I think subconsciously it also taught me that politics can be accessible. That you can entertain people and still say something good, that is meaningful to you and meaningful to them, and might be quite serious at it’s core but can still be entertaining.

Is that something that you’ve then taken forward in your art, to be able to entertain and yet say something quite serious?

Well, I think it has it’s limits as well. When you do something political, then people hold it to a very high standard sometimes and flood your inbox with ‘why don’t you talk about this’ and ‘why don’t you talk about that’ – like at the end it’s still comedy. It’s a very crude, very primitive artform, it’s not the basis for building social movements.

What’s your favourite joke that you’ve written? And not written? 

I have a joke about the Walking Dead, it’s really silly and not very political, and it’s really immature as well I guess.  It’s not super political but it is one of my favourite jokes, because it’s one of the least serious jokes I have.

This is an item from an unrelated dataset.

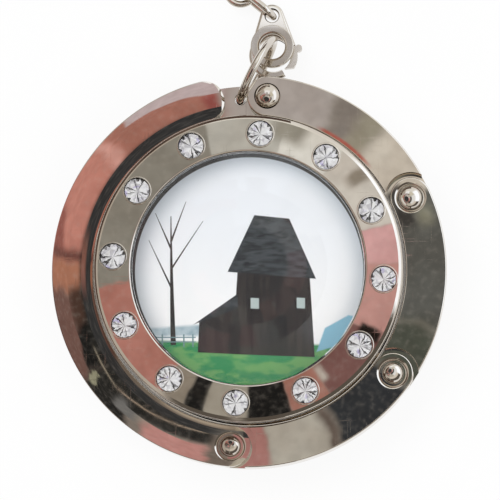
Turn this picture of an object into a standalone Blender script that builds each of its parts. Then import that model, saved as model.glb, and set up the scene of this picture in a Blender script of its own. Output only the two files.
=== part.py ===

My favourite joke that I haven’t written yet…. I am not sure if anyone has noticed but I haven’t done stand up in a while, because I’m a new Dad and things are not funny to me anymore. The things I would normally joke about now keep me up at night, so I’m waiting and hoping that that will wear off and can go back to being able to joke about stuff.

Do you have any upcoming plans to come to the UK?

I am actually coming to the UK in December as part of a charity tour, there’s a charity called Human Appeal that’s doing a nationwide tour that I am going to be part of. So it’s not my own show, it’s me and a line up of other Muslim comedians.